L’universalità dell’auto-perdono: Obi-Wan Kenobi di Deborah Chow su Disney+

Da poco approdata su Disney+, Obi-Wan Kenobi è la nuova miniserie spin-off di Star Wars che vede protagonista Ewan McGregor nei panni dell’omonimo maestro jedi. Gli avvenimenti si svolgono dieci anni dopo la trasformazione della Repubblica in Impero ad opera di Palpatine e della trasformazione di Anakin Skywalker in Darth Vader. Obi-Wan Kenobi si trova su Tatooine e monitora costantemente la crescita di Luke, figlio di Anakin e Padme, adottato dagli zii. Sua sorella, Leia, è su Alderaan con gli Organa e manifesta sin da piccola un temperamento degno di una combattente.

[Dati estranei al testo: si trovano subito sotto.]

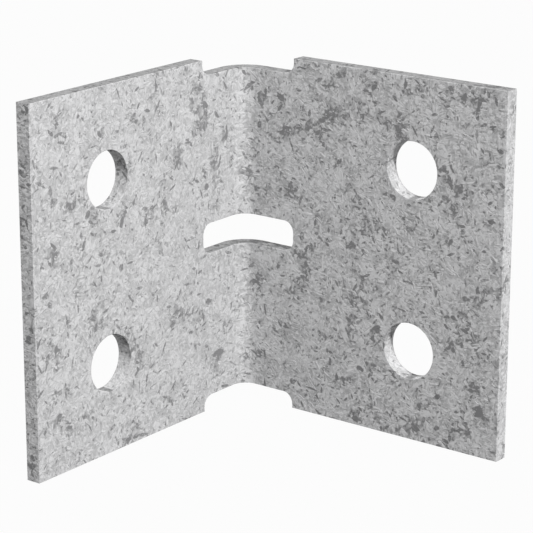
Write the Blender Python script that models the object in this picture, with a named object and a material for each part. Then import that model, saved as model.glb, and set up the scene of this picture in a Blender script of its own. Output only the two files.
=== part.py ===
# Equal-leg angle bracket, punched flat from one galvanised steel sheet and folded once.
# It stands on the lower edges of its legs with the bend upright, as it does on a bench.
# The blank is drawn flat, given its thickness and broken edges, and then folded round the bend,
# so the holes, the relief slot and the two half-slot notches keep their punched shapes.
# Metres, +Z up. The origin is the middle of the bounding box's base.
# One leg runs along +X with its outer face towards +Y, and the other runs along -Y
# with its outer face towards -X.
from math import cos, pi, radians, sin

import bmesh
import bpy

# Driving dimensions of the folded bracket, in metres
HEIGHT = 0.070  # along the bend
LEG_LENGTH = 0.0625  # from the outer corner to the free edge, on both legs
SHEET_THICKNESS = 0.003
BEND_RADIUS = 0.003  # on the inside of the bend
HOLE_DIAMETER = 0.011  # clearance for an M10 bolt
HOLE_FROM_FREE_EDGE = 0.020  # hole centre to the leg's free edge
HOLE_SPACING = 0.035  # between the two holes of a leg, up the leg
RELIEF_REACH = 0.01525  # from the outer corner to the end of a slot or notch
SLOT_WIDTH = 0.006  # up the bend, at mid height
NOTCH_DEPTH = 0.003  # at both ends of the bend
RELIEF_CORNER = 0.0022  # corner radius of the slot and the notches
EDGE_BREAK = 0.00025  # radius that the zinc leaves on every punched and sheared edge

# How finely the round shapes are cut into flats
HOLE_STEPS = 48
CORNER_STEPS = 6
BEND_STEPS = 16
EDGE_STEPS = 2
SHARP_DEG = 20  # flats that meet at more than this keep a crisp line between them

# Galvanised finish
ZINC_COLOUR = (0.50, 0.50, 0.51, 1.0)
ZINC_ROUGHNESS = 0.55
ZINC_METALLIC = 0.6

QUARTER_TURN = pi / 2
MID_SHEET = 0.5  # the layer that keeps its length in the fold, as a share of the thickness

# Sizes of the flat blank, where "along" is measured from the middle of the bend
setback = BEND_RADIUS + SHEET_THICKNESS  # outer corner to where a leg starts to be flat
bend_length = QUARTER_TURN * (BEND_RADIUS + MID_SHEET * SHEET_THICKNESS)
half_bend = bend_length / 2


def along_blank(reach):
    # Turns a distance from the folded bracket's outer corner into one along the flat blank.
    return reach - setback + half_bend


blank_half = along_blank(LEG_LENGTH)
relief_half = along_blank(RELIEF_REACH)
hole_along = along_blank(LEG_LENGTH - HOLE_FROM_FREE_EDGE)
mid_height = HEIGHT / 2


def arc(along, up, radius, start_deg, end_deg, steps):
    # Points of a circular arc, both ends included.
    turns = [radians(start_deg + (end_deg - start_deg) * i / steps) for i in range(steps + 1)]
    return [(along + radius * cos(turn), up + radius * sin(turn)) for turn in turns]


def blank_outline(inset):
    # The blank's edge with a half-slot notch at each end of the bend line.
    # A positive inset moves every line into the metal.
    end = blank_half - inset
    reach = relief_half + inset
    corner = min(RELIEF_CORNER, NOTCH_DEPTH)
    centre_along = relief_half - corner
    centre_up = NOTCH_DEPTH - corner
    radius = corner + inset
    lower_notch = [(-reach, inset)]
    lower_notch += arc(-centre_along, centre_up, radius, 180, 90, CORNER_STEPS)
    lower_notch += arc(centre_along, centre_up, radius, 90, 0, CORNER_STEPS)
    lower_notch += [(reach, inset)]
    lower = [(-end, inset)] + lower_notch + [(end, inset)]
    upper = [(along, HEIGHT - up) for along, up in reversed(lower)]
    return lower + upper


def slot_outline(inset):
    # The rounded relief slot across the middle of the bend.
    corner = min(RELIEF_CORNER, SLOT_WIDTH / 2)
    side = relief_half - corner
    rise = SLOT_WIDTH / 2 - corner
    radius = corner + inset
    points = []
    for along, up, start_deg in ((side, rise, 0), (-side, rise, 90), (-side, -rise, 180), (side, -rise, 270)):
        points += arc(along, mid_height + up, radius, start_deg, start_deg + 90, CORNER_STEPS)
    return points


def hole_outline(along, up, inset):
    # One bolt hole.
    return arc(along, up, HOLE_DIAMETER / 2 + inset, 0, 360, HOLE_STEPS)[:-1]


def outlines(inset):
    # Every closed line of the blank, always in the same order and with the same points.
    loops = [blank_outline(inset), slot_outline(inset)]
    for along in (-hole_along, hole_along):
        for up in (mid_height - HOLE_SPACING / 2, mid_height + HOLE_SPACING / 2):
            loops.append(hole_outline(along, up, inset))
    return loops


def edge_levels():
    # Depths through the sheet from its outer face, each with the inset of the rounded edge there.
    turns = [QUARTER_TURN * i / EDGE_STEPS for i in range(EDGE_STEPS + 1)]
    outer = [(EDGE_BREAK * (1 - cos(turn)), EDGE_BREAK * (1 - sin(turn))) for turn in turns]
    inner = [(SHEET_THICKNESS - depth, inset) for depth, inset in reversed(outer)]
    return outer + inner


def add_loop(bm, points, depth):
    # A ring of vertices at one depth. In the blank, X is along, Y is depth and Z is up.
    return [bm.verts.new((along, depth, up)) for along, up in points]


def join_loops(bm, lower, upper):
    # A wall of quads between two rings with the same number of points.
    count = len(lower)
    for i in range(count):
        j = (i + 1) % count
        bm.faces.new((lower[i], lower[j], upper[j], upper[i]))


def fill_face(bm, loops, normal):
    # One flat side of the sheet, from its outline and the holes in it.
    edges = [bm.edges.get((ring[i], ring[i - 1])) for ring in loops for i in range(len(ring))]
    bmesh.ops.triangle_fill(bm, use_beauty=True, edges=edges, normal=normal)


def flat_blank():
    # The punched sheet before it is folded, with both faces and every edge closed.
    bm = bmesh.new()
    rings = [[add_loop(bm, loop, depth) for loop in outlines(inset)] for depth, inset in edge_levels()]
    for lower, upper in zip(rings, rings[1:]):
        for ring_below, ring_above in zip(lower, upper):
            join_loops(bm, ring_below, ring_above)
    fill_face(bm, rings[0], (0, -1, 0))
    fill_face(bm, rings[-1], (0, 1, 0))
    return bm


def score_bend(bm):
    # Lines across the blank where the fold turns from one flat to the next.
    for i in range(BEND_STEPS + 1):
        along = -half_bend + bend_length * i / BEND_STEPS
        geometry = bm.verts[:] + bm.edges[:] + bm.faces[:]
        bmesh.ops.bisect_plane(
            bm, geom=geometry, dist=1e-7, plane_co=(along, 0, 0), plane_no=(1, 0, 0)
        )


def folded(point):
    # Where a point of the flat blank goes when the sheet is folded and stood in its own frame.
    along, depth, up = point
    if along < -half_bend:
        x, y = depth, along + half_bend - setback
    elif along > half_bend:
        x, y = along - half_bend + setback, -depth
    else:
        turn = QUARTER_TURN * (along + half_bend) / bend_length
        radius = setback - depth
        x, y = setback - radius * cos(turn), radius * sin(turn) - setback
    return x - LEG_LENGTH / 2, y + LEG_LENGTH / 2, up


def face_outwards(bm):
    # Every face turned to look out of the metal.
    bmesh.ops.recalc_face_normals(bm, faces=bm.faces[:])
    if bm.calc_volume(signed=True) < 0:
        bmesh.ops.reverse_faces(bm, faces=bm.faces[:])


def zinc_material():
    # Dull spangled zinc.
    material = bpy.data.materials.new("galvanised_zinc")
    material.use_nodes = True
    shader = material.node_tree.nodes["Principled BSDF"]
    shader.inputs["Base Color"].default_value = ZINC_COLOUR
    shader.inputs["Roughness"].default_value = ZINC_ROUGHNESS
    shader.inputs["Metallic"].default_value = ZINC_METALLIC
    return material


def build_bracket():
    # The whole bracket is one piece of sheet.
    bm = flat_blank()
    score_bend(bm)
    for vertex in bm.verts:
        vertex.co = folded(vertex.co)
    face_outwards(bm)
    mesh = bpy.data.meshes.new("angle_bracket")
    bm.to_mesh(mesh)
    bm.free()
    mesh.shade_smooth()
    mesh.set_sharp_from_angle(angle=radians(SHARP_DEG))
    mesh.materials.append(zinc_material())
    bracket = bpy.data.objects.new("angle_bracket", mesh)
    bpy.context.scene.collection.objects.link(bracket)
    return bracket


for leftover in list(bpy.data.objects):
    bpy.data.objects.remove(leftover)
build_bracket()
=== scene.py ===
from math import cos, pi, radians, sin

import bmesh
import bpy
from mathutils import Matrix, Vector


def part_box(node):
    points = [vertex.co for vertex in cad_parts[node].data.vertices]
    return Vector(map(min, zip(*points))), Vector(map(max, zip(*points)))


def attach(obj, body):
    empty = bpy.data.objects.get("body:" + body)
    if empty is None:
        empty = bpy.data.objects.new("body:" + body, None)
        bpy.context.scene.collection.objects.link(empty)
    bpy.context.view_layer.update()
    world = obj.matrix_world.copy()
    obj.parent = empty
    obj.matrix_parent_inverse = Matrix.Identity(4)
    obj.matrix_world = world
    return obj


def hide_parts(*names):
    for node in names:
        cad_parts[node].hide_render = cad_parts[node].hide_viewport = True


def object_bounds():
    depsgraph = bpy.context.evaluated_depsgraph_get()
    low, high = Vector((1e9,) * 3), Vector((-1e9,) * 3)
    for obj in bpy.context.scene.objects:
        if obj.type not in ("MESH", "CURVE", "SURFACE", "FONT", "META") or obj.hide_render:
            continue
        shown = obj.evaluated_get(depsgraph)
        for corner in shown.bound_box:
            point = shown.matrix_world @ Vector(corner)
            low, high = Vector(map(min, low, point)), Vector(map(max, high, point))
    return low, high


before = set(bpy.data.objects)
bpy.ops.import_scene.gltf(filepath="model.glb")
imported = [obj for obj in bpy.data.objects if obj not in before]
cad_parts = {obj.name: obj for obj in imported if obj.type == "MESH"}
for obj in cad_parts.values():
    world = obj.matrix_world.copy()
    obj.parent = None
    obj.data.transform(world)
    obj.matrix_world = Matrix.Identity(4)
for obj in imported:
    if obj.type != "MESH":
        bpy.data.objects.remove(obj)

# Folded angle bracket in hot-dip galvanised sheet, standing on the lower edges of its legs.
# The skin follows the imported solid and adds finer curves, and the zinc is a node material.
# Metres and +Z up. One leg runs along +X, the other along -Y, and the fold is upright.

cadLow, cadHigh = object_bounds()
mm = 0.001

# the bracket's shape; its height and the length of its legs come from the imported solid
bracketSizes = {
    "thickness": 3.0 * mm,
    "innerRadius": 3.0 * mm,  # inside of the fold
    "holeDiameter": 11.0 * mm,
    "holeFromFreeEdge": 20.0 * mm,  # to the hole's middle
    "holeSpacing": 35.0 * mm,
    "reliefReach": 15.25 * mm,  # outer corner to the end of the slot and of the notches
    "slotWidth": 6.0 * mm,
    "notchDepth": 3.0 * mm,
    "reliefCorner": 2.2 * mm,
    "edgeRadius": 0.08 * mm,  # what the zinc leaves on a punched edge
    "holeSteps": 96,
    "cornerSteps": 12,
    "foldSteps": 32,
    "edgeSteps": 4,
    "crispDeg": 30,  # faces that meet at more than this keep a crisp line
}


def arcPoints(along, up, radius, startDeg, endDeg, steps):
    turns = [radians(startDeg + (endDeg - startDeg) * i / steps) for i in range(steps + 1)]
    return [(along + radius * cos(turn), up + radius * sin(turn)) for turn in turns]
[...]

La piccola (interpretata dalla adorabile Vivien Lyra Blair) viene rapita da un gruppo di mercenari che fanno capo agli Inquisitori, incaricati di stanare e uccidere tutti i jedi sfuggiti all’epurazione imperiale. Il senatore Organa chiede aiuto al vecchio alleato Obi-Wan, l’unico in grado di riportare la piccola a casa sana e salva. È certamente una figura che meritava approfondimento quella del maestro jedi Obi-Wan Kenobi, non tanto nella fase di addestramento del padawan Anakin – approfondimento esaustivamente offerto dalla seconda trilogia in ordine di produzione – quanto negli anni di frattura, di eremitaggio, di allontanamento delle vicende galattiche, nell’indagine che quel “tradimento”, quel “fallimento”, o presunto tale, ha inflitto a questo buono a tutto tondo della storia del cinema.

 

 

La serie, il tormento, il dubbio, si risolvono tutti nell’ultimo episodio, dove lo stesso Anakin, in una efficace rappresentazione di coesistenza con il suo sé oscuro, Darth Vader, assolve il maestro. È tutta lì la bellezza di questa serie (oltre che nella adorabile piccola Leia): è in quello scontro tra le rocce buie di un pianeta anonimo, nelle lacrime di un maestro che ha tentato in tutti modi di indicare una via che non è stata seguita, e non per mancanza di insegnamento, ma perché siamo davvero noi stessi a determinare se soccombere alle nostre più orribili ferite, al dolore, alla paura. C’è sempre qualcosa di buono che sopravvive in noi ma a volte è difficile farlo emergere, perché costa fatica e sacrificio. C’è qualcosa di buono anche in questo ennesimo spin-off di Star Wars, che riconduce direttamente alla prima trilogia, ai suoi dilemmi archetipici, e che ci fa dimenticare il disastro chiamato The book of Boba Fett – quanto di peggiore sia stato fatto a Star Wars, nella sua totale pornografia dell’epica che ha ucciso un essere ormai mitologico, peraltro già ottimamente omaggiato dalla figura di Din Djarin –. Obi-Wan Kenobi non è forse una serie grandiosa come The Mandalorian, ma merita la visione, concedendoci immediatamente dopo un rewatch di Rogue One e A new hope.

 

 

Perché in fondo riesce a concentrarsi su un sentimento intimo, profondo, rendendolo universale. Prendere coscienza del fatto che determinati personaggi non possono essere sostituiti è saggio: non uno tra Rey, Poe, Kylo ecc. rimarrà. Per tale ragione gli unici momenti epici della terza trilogia sono quelli dove compaiono personaggi dal reale spessore narrativo e identitario come Leia e Luke; per tale ragione tutte queste nuove serie per il web vanno a riallacciarsi a loro. Chissà cosa ci riserverà lo spin-off dello spin-off, Andor, in uscita nei prossimi mesi. C’è da auspicarsi che non si voglia spremere oltremodo il limone nell’ottica della logica di mercato, poiché sarebbe quasi come non ribellarsi all’Impero, n’est-ce pas?